Today 55% of the world population lives in cities, this is set to increase dramatically by 2050, how and to what extent will this impact our relationship to the domestic?

The physical world has become more accessible through the virtual world. We are all always connected, regardless of our geographical location. All at once, distances, personal relations and structures that rule our society are reshaped by the influence of virtual media. The time spent in the dwellings is increasing while the size of households is decreasing, making more space available for each person. Moreover, market pressure and density lead to smaller spaces. Space is expensive and technology is ubiquitous leading to micro smart hybrid domestic solutions.

What role do we as architects play in maintain and challenging this relationship?

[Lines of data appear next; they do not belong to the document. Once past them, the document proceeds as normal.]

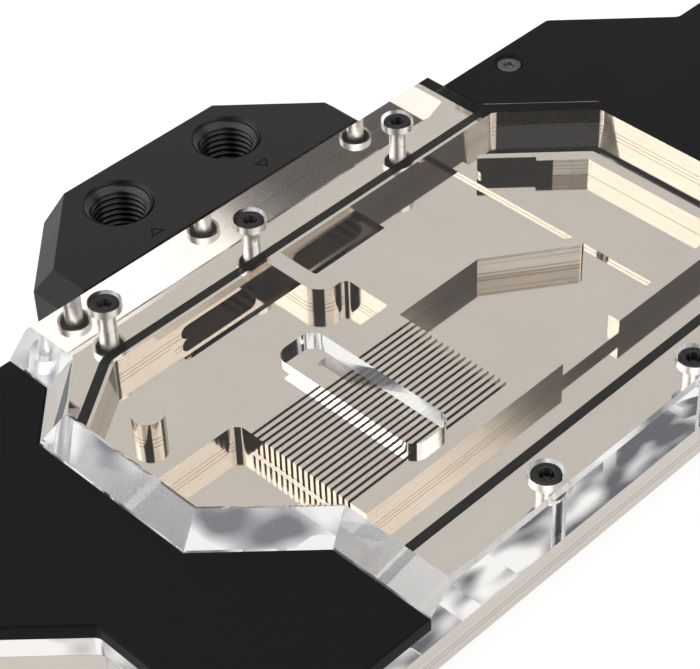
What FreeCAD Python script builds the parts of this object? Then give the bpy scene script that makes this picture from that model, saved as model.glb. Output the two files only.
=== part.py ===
import FreeCAD, Part
import math
import os
from FreeCAD import Vector

# Full-cover water block for a graphics card.
# A plated metal base plate carries milled channels, a field of fine fins and a seal groove.
# A clear stepped cover closes them, two dark plates lie on the cover's flange,
# and a terminal block with two G1/4 ports is screwed to the rear.
# The origin is the centre of the face that presses on the chip. X runs along the card,
# Y to the rear with the ports, Z up through the clear cover. All sizes are millimetres.

# Heights
pad_height = 1.0
base_thick = 6.9
flange_thick = 4.2
plate_thick = 3.0
cover_thick = 12.2
terminal_height = 18.0

# Outline of the base plate, measured from the chip's centre
body_front = 41.0
body_rear = 57.0
body_left = 100.5
body_right = 149.5
notch_x = 68.4
notch_rise = 37.8
shoulder_x = 130.4
shoulder_drop = 20.1
corner_radius = 2.0

# Top face of the clear cover: its sides step outwards at 45 degrees
cover_front_left = 25.5
cover_left = 43.0
cover_rear_left = 32.8
cover_rear_right = 72.3
cover_right = 89.5
cover_left_step = 24.3
cover_left_shoulder = 75.1
cover_right_shoulder = 66.4
plate_gap = 0.1
edge_break = 0.4

# Wet pocket in the base plate and the seal round it
wet_front = 25.2
wet_rear = 43.6
wet_left = 53.5
wet_right = 93.8
wet_corner = 15.7
wet_slant_x = 24.5
wet_slant_slope = 0.681
wet_radius = 2.5
floor_depth = 4.7
shallow_depth = 3.8
port_pocket_depth = 5.7
port_pocket_length = 3.5
port_pocket_left = -12.0
port_pocket_right = 40.5
port_ramp = 2.0
shallow_start = 62.5
seal_lip = 0.7
seal_width = 2.0
seal_depth = 1.5
seal_clearance = 0.1

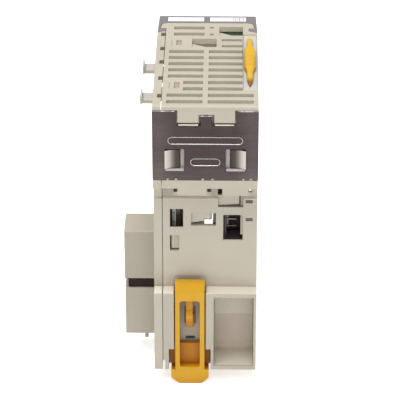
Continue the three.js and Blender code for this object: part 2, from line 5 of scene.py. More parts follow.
import bmesh
import bpy
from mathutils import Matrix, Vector


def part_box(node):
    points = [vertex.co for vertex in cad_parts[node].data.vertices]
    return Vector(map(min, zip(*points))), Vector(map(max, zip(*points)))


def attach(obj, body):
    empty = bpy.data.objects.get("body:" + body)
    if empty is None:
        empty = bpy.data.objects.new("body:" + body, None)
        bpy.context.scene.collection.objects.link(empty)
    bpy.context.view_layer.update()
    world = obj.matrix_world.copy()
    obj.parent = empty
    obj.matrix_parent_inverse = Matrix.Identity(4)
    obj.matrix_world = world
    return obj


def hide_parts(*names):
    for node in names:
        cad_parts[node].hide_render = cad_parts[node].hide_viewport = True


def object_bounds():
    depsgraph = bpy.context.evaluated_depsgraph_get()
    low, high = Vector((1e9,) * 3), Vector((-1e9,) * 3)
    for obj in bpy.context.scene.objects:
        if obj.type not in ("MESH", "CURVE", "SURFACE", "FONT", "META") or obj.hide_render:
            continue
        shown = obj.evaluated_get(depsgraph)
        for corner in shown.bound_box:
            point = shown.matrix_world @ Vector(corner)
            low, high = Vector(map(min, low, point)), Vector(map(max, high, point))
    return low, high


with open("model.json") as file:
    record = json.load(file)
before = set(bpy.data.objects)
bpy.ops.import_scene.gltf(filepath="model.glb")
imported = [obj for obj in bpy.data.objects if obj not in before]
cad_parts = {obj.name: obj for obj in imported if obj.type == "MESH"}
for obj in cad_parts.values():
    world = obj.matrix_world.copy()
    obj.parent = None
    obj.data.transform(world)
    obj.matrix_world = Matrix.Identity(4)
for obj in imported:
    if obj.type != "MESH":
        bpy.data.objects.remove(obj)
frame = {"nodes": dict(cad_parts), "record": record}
cad_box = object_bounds()

MM = 0.001
scene = bpy.context.scene


def box_mm(node):
    """A CAD node's corners at rest, in millimetres."""
    low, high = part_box(node)
    return low / MM, high / MM


CASE_LOW, CASE_HIGH = box_mm("main_case")
PLATE_LOW, PLATE_HIGH = box_mm("rear_plate")


# ---------- camera, floor and light ----------
CAMERA_PLACE = Vector((-6.89, 598.30, 333.32))
CAMERA_AIM = Vector((1.83, -15.3, 3.57))
FOCAL_LENGTH, SENSOR_WIDTH = 205.35, 36

# name: (place, point it looks at, size, watts), in metres
SOFTBOXES = {
    "rear_softbox": ((0.24, 1.75, 3.15), (0, 0, 0), (2.7, 2.1), 40),
    "low_softbox": ((-0.3, 3.45, 0.9), (0, 0, 0), (2.7, 1.5), 5),
    "top_softbox": ((0.6, 0.0, 3.3), (0, -0.02, 0), (2.7, 2.7), 114),
    "left_softbox": ((3.0, 1.5, 1.05), (0, 0, 0), (1.8, 2.4), 5),
    "right_softbox": ((-3.3, 1.2, 1.35), (0, 0, 0), (1.8, 2.4), 4.5),
}
WORLD_GLOW = 0.46
FLOOR_REACH = 6.0
FLOOR_ALBEDO = 0.95
FLOOR_GLOW = 0.5


def aim_at(item, place, target):
    """Stands a camera or a light at a place and turns it to a target, both in metres."""
    item.location = place
    item.rotation_euler = (Vector(target) - Vector(place)).to_track_quat("-Z", "Y").to_euler()


def make_camera():
    """Behind and above the module, looking at its rear face with a long lens."""
    data = bpy.data.cameras.new("camera")
    data.sensor_width = SENSOR_WIDTH
    data.lens = FOCAL_LENGTH
    data.clip_start, data.clip_end = 0.05, 20
    camera = bpy.data.objects.new("camera", data)
    scene.collection.objects.link(camera)
    aim_at(camera, CAMERA_PLACE * MM, CAMERA_AIM * MM)
    scene.camera = camera


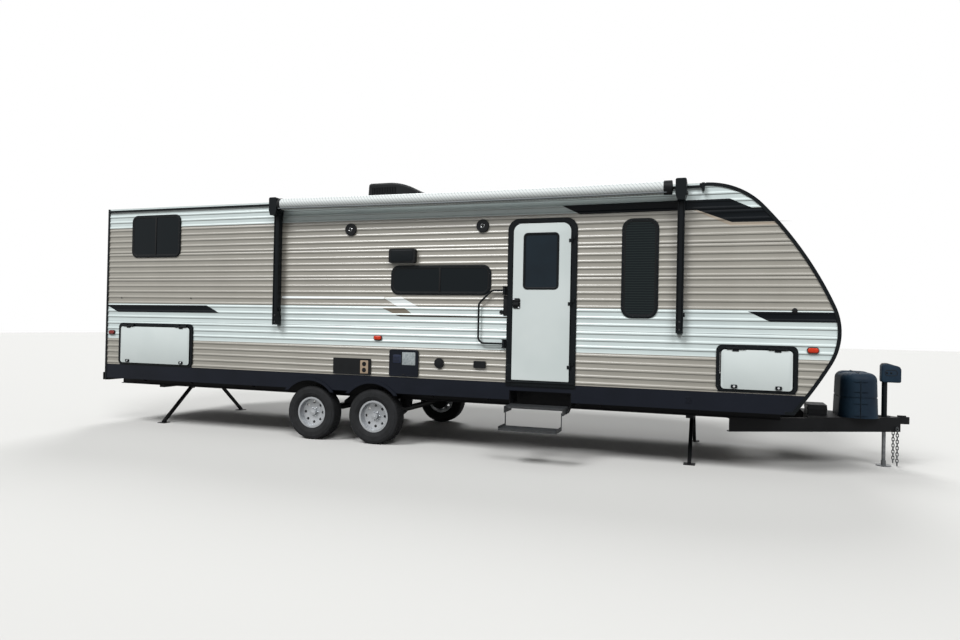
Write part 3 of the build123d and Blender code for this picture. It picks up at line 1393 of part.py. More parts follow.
for place, beam_x in stabiliser_xs:
    for side_name, side in sides:
        leg_run = Vector(0, side * (leg_foot_y - leg_pivot_y), leg_foot_t + leg_shoe_h / 2 - leg_pivot_z)
        leg_plane = Plane(origin=(beam_x, side * leg_pivot_y, leg_pivot_z), x_dir=(1, 0, 0), z_dir=leg_run)
        with BuildPart() as stabiliser_leg:
            with BuildSketch(leg_plane.offset(-leg_t / 2)):
                Rectangle(leg_w, leg_t)
            extrude(amount=leg_run.length + leg_t / 2)
            foot_ys = grown((leg_foot_y, leg_foot_y), leg_foot_size / 2)
            foot_y = (side * foot_ys[0], side * foot_ys[1])
            block(grown((beam_x, beam_x), leg_foot_size / 2), foot_y, (0, leg_foot_t))
            shoe_y = (side * (leg_foot_y - 30), side * (leg_foot_y + leg_shoe_h))
            block(grown((beam_x, beam_x), leg_w / 2), shoe_y, (0, leg_foot_t + leg_shoe_h))
            bore_x = grown((beam_x, beam_x), leg_w)
            bore_ends = [(x, side * leg_pivot_y, leg_pivot_z) for x in bore_x]
            rod(bore_ends[0], bore_ends[1], leg_pin_r + pin_gap, Mode.SUBTRACT)
        keep(stabiliser_leg, "stabiliser_leg_" + place + "_" + side_name)

# Rear bumper, a square tube on the rails' ends
with BuildPart() as rear_bumper:
    block(bumper_x, (-bumper_half, bumper_half), bumper_z)
    bore_y = grown((-bumper_half, bumper_half), 1.0)
    block(grown(bumper_x, -bumper_wall), bore_y, grown(bumper_z, -bumper_wall), Mode.SUBTRACT)
keep(rear_bumper, "rear_bumper")

# Safety chains hanging from the tongue beams
link_bar = 8.0
link_l = 50.0
link_w = 30.0
link_pitch = link_l - 2 * link_bar
chain_top_z = 443.0
chain_count = 12
chain_x = 110.0
chain_y = 94.0
chain_bolt_r = 5.5
chain_bolt_in = 17.5
chain_bolt_out = 12.0
with BuildPart() as safety_chains:
    for _, side in sides:
        for count in range(chain_count):
            link_z = chain_top_z - link_l / 2 - count * link_pitch
            facing = (0, 1, 0) if count % 2 == 0 else (1, 0, 0)
            link_plane = Plane(origin=(chain_x, side * chain_y, link_z), x_dir=(0, 0, 1), z_dir=facing)
            with BuildSketch(link_plane):
                SlotOverall(link_l, link_w)
                SlotOverall(link_l - 2 * link_bar, link_w - 2 * link_bar, mode=Mode.SUBTRACT)
            extrude(amount=link_bar / 2, both=True)
        bolt_z = chain_top_z - link_bar - chain_bolt_r
        bolt_ys = (chain_y - chain_bolt_in, chain_y + chain_bolt_out)
        rod((chain_x, side * bolt_ys[0], bolt_z), (chain_x, side * bolt_ys[1], bolt_z), chain_bolt_r)
keep(safety_chains, "safety_chains")
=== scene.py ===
import math

import bmesh
import bpy
from mathutils import Matrix, Vector


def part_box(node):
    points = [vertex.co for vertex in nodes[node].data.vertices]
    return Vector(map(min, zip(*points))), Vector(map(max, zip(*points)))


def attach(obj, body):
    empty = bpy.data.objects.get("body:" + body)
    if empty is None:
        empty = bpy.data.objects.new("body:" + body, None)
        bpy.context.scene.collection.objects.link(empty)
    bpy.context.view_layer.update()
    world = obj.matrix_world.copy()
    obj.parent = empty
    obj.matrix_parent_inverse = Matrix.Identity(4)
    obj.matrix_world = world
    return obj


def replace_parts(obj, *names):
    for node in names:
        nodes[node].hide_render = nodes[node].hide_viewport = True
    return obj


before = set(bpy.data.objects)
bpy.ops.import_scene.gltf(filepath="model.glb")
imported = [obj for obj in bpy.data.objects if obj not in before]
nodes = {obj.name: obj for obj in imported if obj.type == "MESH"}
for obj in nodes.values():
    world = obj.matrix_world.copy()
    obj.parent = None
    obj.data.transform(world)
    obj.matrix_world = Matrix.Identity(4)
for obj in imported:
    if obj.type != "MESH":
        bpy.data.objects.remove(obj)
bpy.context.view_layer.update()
mm = 0.001
print("frame loaded:", len(nodes), "nodes")

# materials
shaderNames = {
    "colour": "Base Color",
    "rough": "Roughness",
    "metal": "Metallic",
    "specular": "Specular IOR Level",
}
waveRepeat = math.pi / 10  # metres from band to band of a wave texture at scale 1


def hexColour(text):  # sRGB hex to the linear values that the shaders take
    parts = [int(text[i : i + 2], 16) / 255 for i in (0, 2, 4)]
    return tuple(p / 12.92 if p <= 0.04045 else ((p + 0.055) / 1.055) ** 2.4 for p in parts) + (1.0,)


def addNode(tree, kind, inputs=None, **settings):  # one node, its settings, and its values or links
    node = tree.nodes.new(kind)
    for name, value in settings.items():
        setattr(node, name, value)
    for key, value in (inputs or {}).items():
        if isinstance(value, bpy.types.NodeSocket):
            tree.links.new(value, node.inputs[key])
        else:
            node.inputs[key].default_value = value
    return node


def startMaterial(name, **shader):
    material = bpy.data.materials.new(name)
    material.use_nodes = True
    tree = material.node_tree
    tree.nodes.clear()
    surface = addNode(tree, "ShaderNodeBsdfPrincipled")
    for key, value in shader.items():
        surface.inputs[shaderNames[key]].default_value = value
    addNode(tree, "ShaderNodeOutputMaterial", {"Surface": surface.outputs[0]})
    place = addNode(tree, "ShaderNodeTexCoord").outputs["Object"]
    return material, tree, place, surface


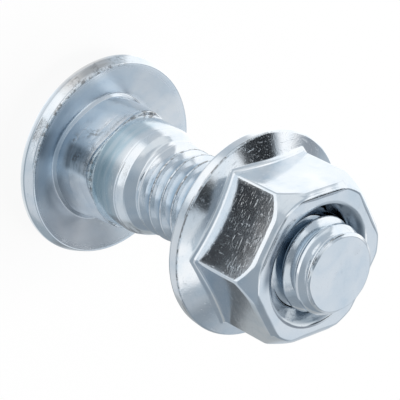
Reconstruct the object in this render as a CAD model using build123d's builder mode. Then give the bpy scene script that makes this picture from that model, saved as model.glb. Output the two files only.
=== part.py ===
import os
from math import sqrt

from build123d import *

# Thread M6, drawn as its plain outer envelope
thread_diameter = 6.0
thread_clearance = 0.05

# Lengths along the bolt, counted from the bearing face under the head
shank_length = 20.95
neck_length = 2.3
shoulder_length = 2.2
step_length = 1.5

# Point of the bolt, a long taper that ends in a small rolled edge
point_length = 1.7
point_depth = 0.35
tip_edge_height = 0.12
tip_edge_width = 0.2

# Mushroom head, a low crown with a small flat over a rounded rim
head_diameter = 13.3
crown_flat_diameter = 6.0
crown_height = 2.05
crown_edge_round = 0.4
rim_straight = 0.3
rim_round_height = 0.75
rim_round_depth = 0.25

# Underside of the head, a flat land round a shallow dish
seat_land_width = 0.35
dish_depth = 0.65

# Square neck, measured out from the thread, with its corners turned round
neck_flat_rise = 0.4
neck_corner_reach = 0.75
neck_corner_taper = 0.2

# Round root where the neck stands on the head
root_fillet = 0.3
root_slope = 0.35

# Round shoulder between the square and the thread
shoulder_rise = 0.65
shoulder_taper = 0.07

# Hexagon of the nut
nut_across_flats = 9.9
nut_height = 6.25
nut_turn = 30.0
nut_chamfer_height = 1.25
nut_chamfer_inset = 0.05

# Flange, with a rounded rim and a low cone that runs into the hexagon
flange_diameter = 13.4
flange_rim_height = 0.95
flange_rim_round = 0.15
flange_cone_height = 0.75
flange_cone_inset = 0.4
hexagon_root_fillet = 0.35

# Countersinks at the two mouths of the nut's bore
outer_mouth_width = 0.9
outer_mouth_depth = 0.8
seat_mouth_width = 0.4
seat_mouth_depth = 0.4

# Thread left free past the nut
thread_past_nut = 1.75

# Radii that follow from these
thread_radius = thread_diameter / 2
bore_radius = thread_radius + thread_clearance
head_radius = head_diameter / 2
crown_flat_radius = crown_flat_diameter / 2
neck_half_width = thread_radius + neck_flat_rise
neck_corner_radius = neck_half_width + neck_corner_reach
shoulder_radius = thread_radius + shoulder_rise
point_radius = thread_radius - point_depth
hexagon_flat_radius = nut_across_flats / 2
hexagon_corner_radius = nut_across_flats / sqrt(3)
flange_radius = flange_diameter / 2

# Ledge of the flange outside the corners of the hexagon, the wall that limits its fillet
hexagon_ledge = flange_radius - flange_rim_round - hexagon_corner_radius

# Heights that follow from these
wall_top_z = crown_height + rim_straight
seat_z = wall_top_z + rim_round_height
neck_base_z = seat_z - dish_depth
root_end_z = neck_base_z + root_fillet + root_slope
neck_end_z = seat_z + neck_length
shoulder_end_z = neck_end_z + shoulder_length
thread_start_z = shoulder_end_z + step_length
tip_z = seat_z + shank_length
nut_top_z = tip_z - thread_past_nut
nut_z = nut_top_z - nut_height
flange_rim_z = nut_z + flange_rim_height
cone_end_z = flange_rim_z + flange_cone_height
chamfer_start_z = nut_top_z - nut_chamfer_height

# Share of its ledge that a fillet may take
ledge_share = 0.75

# Two heights closer than this are the same height
same_height = 0.001

# Sphere of the crown, through the edge of its flat and the foot of the rim
crown_centre_z = (head_radius**2 - crown_flat_radius**2 + crown_height**2) / (2 * crown_height)
crown_radius = sqrt(crown_flat_radius**2 + crown_centre_z**2)


# Bolt, one upset and rolled piece
with BuildPart() as bolt:
    # Neck, a short cone cut square
    with BuildSketch(Plane.XY.offset(neck_base_z)):
        Circle(neck_corner_radius)
    with BuildSketch(Plane.XY.offset(neck_end_z)):
        Circle(neck_corner_radius - neck_corner_taper)
    loft()
    with BuildSketch(Plane.XY.offset(neck_base_z)):
        Rectangle(2 * neck_half_width, 2 * neck_half_width)
    extrude(amount=neck_end_z - neck_base_z, mode=Mode.INTERSECT)

    # Head, with the round root that carries the neck
    with BuildSketch(Plane.XZ) as head_profile:
        with BuildLine():
            crown = RadiusArc((crown_flat_radius, 0), (head_radius, crown_height), -crown_radius)
            wall = Line(crown @ 1, (head_radius, wall_top_z))
            rim = TangentArc(wall @ 1, (head_radius - rim_round_depth, seat_z), tangent=(0, 1))
            land = Line(rim @ 1, (rim.position_at(1).X - seat_land_width, seat_z))
            dish = Line(land @ 1, (neck_corner_radius + root_fillet, neck_base_z))
            root = RadiusArc(dish @ 1, (neck_corner_radius, neck_base_z + root_fillet), root_fillet)
            Polyline(root @ 1, (neck_half_width, root_end_z), (0, root_end_z), (0, 0), crown @ 0)
        make_face()
        # Round the edge between the crown and the wall of the rim
        wall_points = head_profile.vertices().group_by(Axis.X)[-1]
        fillet(wall_points.sort_by(Axis.Y)[0], radius=crown_edge_round)
    revolve(axis=Axis.Z)

    # Shoulder, step, thread envelope and point
    with BuildSketch(Plane.XZ):
        with BuildLine():
            Polyline(
                (0, neck_end_z),
                (shoulder_radius, neck_end_z),
                (shoulder_radius - shoulder_taper, shoulder_end_z),
                (thread_radius, thread_start_z),
                (thread_radius, tip_z - point_length),
                (point_radius, tip_z - tip_edge_height),
                (point_radius - tip_edge_width, tip_z),
                (0, tip_z),
                close=True,
            )
        make_face()
    revolve(axis=Axis.Z)


# Nut, hexagon and flange in one piece
with BuildPart() as flange_nut:
    with BuildSketch(Plane.XY.offset(nut_z)):
        RegularPolygon(hexagon_flat_radius, 6, major_radius=False, rotation=nut_turn)
    extrude(amount=nut_height)

    # Corners turned down at the outer end
    with BuildSketch(Plane.XZ):
        with BuildLine():
            Polyline(
                (0, nut_z),
                (hexagon_corner_radius, nut_z),
                (hexagon_corner_radius, chamfer_start_z),
                (hexagon_flat_radius - nut_chamfer_inset, nut_top_z),
                (0, nut_top_z),
                close=True,
            )
        make_face()
    revolve(axis=Axis.Z, mode=Mode.INTERSECT)

    # Flange with a rounded rim and a low cone up to the hexagon
    with BuildSketch(Plane.XZ):
        with BuildLine():
            flange_rim = ThreePointArc(
                (flange_radius - flange_rim_round, nut_z),
                (flange_radius, nut_z + flange_rim_height / 2),
                (flange_radius - flange_rim_round, flange_rim_z),
            )
            Polyline(
                flange_rim @ 1,
                (hexagon_flat_radius - flange_cone_inset, cone_end_z),
                (0, cone_end_z),
                (0, nut_z),
                flange_rim @ 0,
            )
        make_face()
    revolve(axis=Axis.Z)

    # Fillet where the hexagon stands on the cone of the flange
    root_edges = flange_nut.edges().filter_by_position(Axis.Z, flange_rim_z + same_height, chamfer_start_z)
    hexagon_roots = root_edges.filter_by(GeomType.LINE, reverse=True)
    fillet(hexagon_roots, radius=min(hexagon_root_fillet, ledge_share * hexagon_ledge))

    # Bore, opened at both mouths
    with BuildSketch(Plane.XZ):
        with BuildLine():
            Polyline(
                (0, nut_z),
                (bore_radius + seat_mouth_width, nut_z),
                (bore_radius, nut_z + seat_mouth_depth),
                (bore_radius, nut_top_z - outer_mouth_depth),
                (bore_radius + outer_mouth_width, nut_top_z),
                (0, nut_top_z),
                close=True,
            )
        make_face()
    revolve(axis=Axis.Z, mode=Mode.SUBTRACT)


os.makedirs("parts", exist_ok=True)
for name, piece in (("bolt", bolt), ("flange_nut", flange_nut)):
    piece.part.label = name
    export_step(piece.part, f"parts/{name}.step")
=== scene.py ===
"""Square-neck bolt with a flange nut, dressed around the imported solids.

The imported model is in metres. The sizes here are millimetres in the same frame, with the
bolt standing on its head and Z running up its axis, and MM turns them into metres.
"""

import logging
import math
from dataclasses import dataclass
from enum import Enum
from typing import Callable, Sequence

import bpy
from mathutils import Matrix, Vector
from mathutils.kdtree import KDTree


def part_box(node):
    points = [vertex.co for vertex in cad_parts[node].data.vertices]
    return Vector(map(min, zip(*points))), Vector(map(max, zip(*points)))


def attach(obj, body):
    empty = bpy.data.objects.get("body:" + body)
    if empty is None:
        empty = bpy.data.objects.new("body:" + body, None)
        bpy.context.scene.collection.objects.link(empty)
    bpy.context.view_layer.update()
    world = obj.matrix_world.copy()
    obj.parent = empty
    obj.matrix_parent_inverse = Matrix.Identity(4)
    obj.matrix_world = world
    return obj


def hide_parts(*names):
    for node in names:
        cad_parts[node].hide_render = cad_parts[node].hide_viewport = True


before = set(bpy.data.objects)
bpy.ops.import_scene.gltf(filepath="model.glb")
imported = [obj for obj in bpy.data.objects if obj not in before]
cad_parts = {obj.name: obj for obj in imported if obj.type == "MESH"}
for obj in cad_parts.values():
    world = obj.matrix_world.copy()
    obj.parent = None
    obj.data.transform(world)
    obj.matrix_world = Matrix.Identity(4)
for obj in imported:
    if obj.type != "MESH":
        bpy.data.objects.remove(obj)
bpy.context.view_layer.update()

logging.basicConfig(level=logging.INFO, format="%(name)s: %(message)s")
log = logging.getLogger("bolt_and_nut")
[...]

In the era of “connecting” and “disconnecting”, the integration of public activities in the domestic environment opens up the dwelling to the outside world and brings the outside world into the dwelling. Architects have a major challenge which is to create spaces that can adapt and be flexible, but at the same time are stable enough to exist physically and be economically viable. Architecture has to respond to paradoxes.

What is for you the architect's most important tool?

Creativity. Finnish architect Alvar Aalto said “You can’t chew pencils and spit ideas”. Being creative is work, it is a process, it takes time and I think is instrumental in keeping our inner child that looks at the world with playfulness and curiosity in order to explore new solutions.